The Last Harvest Moon

as the breeze picks up,
canes rattle in harmony
red scattered leaves
fall in the river and drown
a monk bent with age
walks along the road thinking
his secular thoughts
the splendor of youth now gone
he gathers courage
to face another winter
his arthritis plain
his skin yellow and brittle
then a finch warbles
a cat rubs against his legs
he smiles down sweetly
then continues his journey

the last harvest moon
outlines the withered bent stalks
he walks and gazes
gathering the cold omens
whispered in the winter wind

©  G.s.k. ’14

As you can see, I wrote 16 lines of 5-7 syllables ... from the 17th I created a  5 line conclusion, a kind of general summary of the poem in  5-7-5-7-7.  

There's no need to rhyme but you can and the syllable count is open to discussion if you follow the modern school of haiku and do "the short line - long line - short line" version of haiku, which compensates for the problem of not being able to superimpose the on (Japanese sounds) to our language, using syllables we create haiku that are third longer than Japanese poetry.  I preferred the 5-7 couplets with a conclusive tanka for my choka. 

I found it interesting that the author of the blog Kujaku Poetry and Ships points out that often the last closing lines of a choka were used to give a sort of summary of the whole poem.  When the poet did this, the last lines were often more emotional and less detailed.  Sometimes these closing fragments could stand alone and eventually they were gathered together in an anthology under the name tanka, (short poem) or waka (though waka generally refers to Japanese Poetry as a whole) and so the independent genre tanka was born.

I would like to suggest that you write a choka and here is a winter scene that might help you:

Thanks for reading!  Hope you have fun, Georgia (Bastet)

For further reading:

Origins of Japanese Poetry – Kujaku Poetry & Ships – a brief history of choka

Japanese Poetry Forms – The Poet’s Garret – a brief explanation of katauta and choka with examples of ways the choka can be used.

Well ... I hope you did like this Ghost Writer post and I hope you are inspired to write Choka ... Have fun!

This GW-post is open for your submissions tonight at 7.00 PM (CET) and will remain open until December 26th at noon (CET). I will try to post our next episode, Christmastree, later on ... for now have fun!


  1. Very nice! It will be fun to see what everyone comes up with :)
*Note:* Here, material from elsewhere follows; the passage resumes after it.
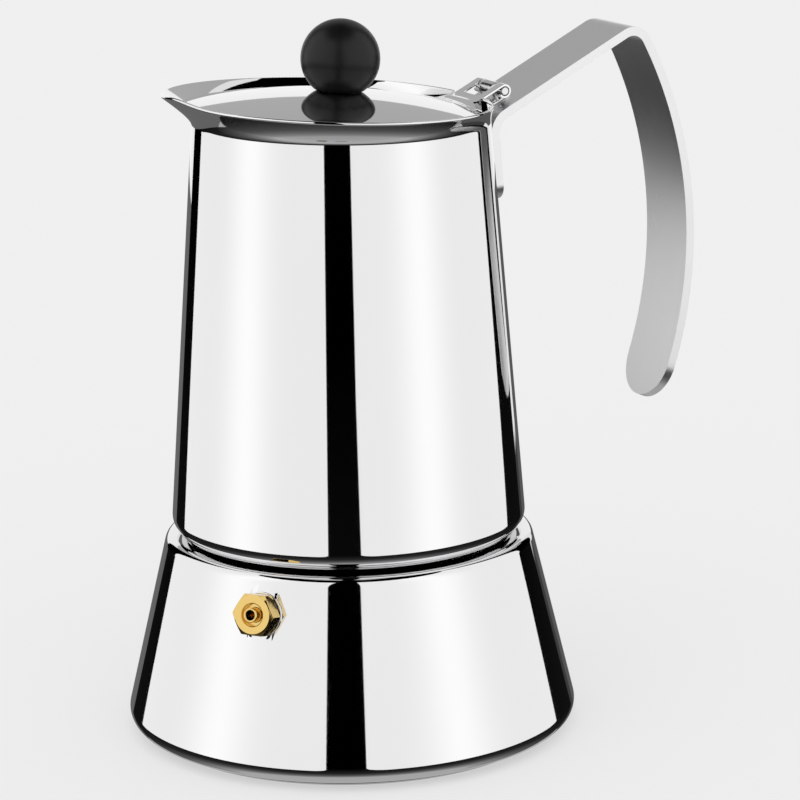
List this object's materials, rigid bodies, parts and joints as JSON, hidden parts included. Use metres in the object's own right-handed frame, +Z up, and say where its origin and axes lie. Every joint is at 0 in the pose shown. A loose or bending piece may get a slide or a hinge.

    1. Thanks you Paloma ... I was so happy to see Chèvrefeuille could use this! :-)

  2. Ack... all done and not open yet...
    Guess I'll have to wait :)
    combined forms and prompts.

    A fun challenge.

    1. It's terrible when that happens ... glad you found the challenge fun!

  3. Oh Georgia, what a beautiful Choka...such a lovely read out loud...I did not realize it used to be sung...hmmm, I will have a think about this form more.I do enjoy the rhythm and how you can tell a story...you use this often and I have always enjoyed your stories:)

    1. Thanks Cheryl-Lynn .. I "discovered" the choka last year and tried to introduce it on The Thirteenth Floor ... but made a hash of it ... I've made a little progress since then :-) I'm happy you tried reading the poem out loud!

  4. Writing the Choka was fun...It reminded me of years ago when I was writing sonnets and my thesis on sonnets.... I love frames; they help me write. Thank you and Georgia for the prompt......

    1. Hello Opie, I'm pleased you enjoyed the prompt ... I agree there's something of the sonnet in this form ... glad you enjoyed it.

  5. Wonderful.. Now I just have to write one..

    1. And what a wonderful write you did! Thanks so much Bjorn .. it was a wonderful winter day ... and enjoyed the bottled hot cocoa!

  6. Hi Georgia, I am so very behind on prompts. This looks like a lot of fun to write. Like solo renga, I like starting a poem and just letting it unfold as I write. It's like setting the muse free. I'll give this a shot.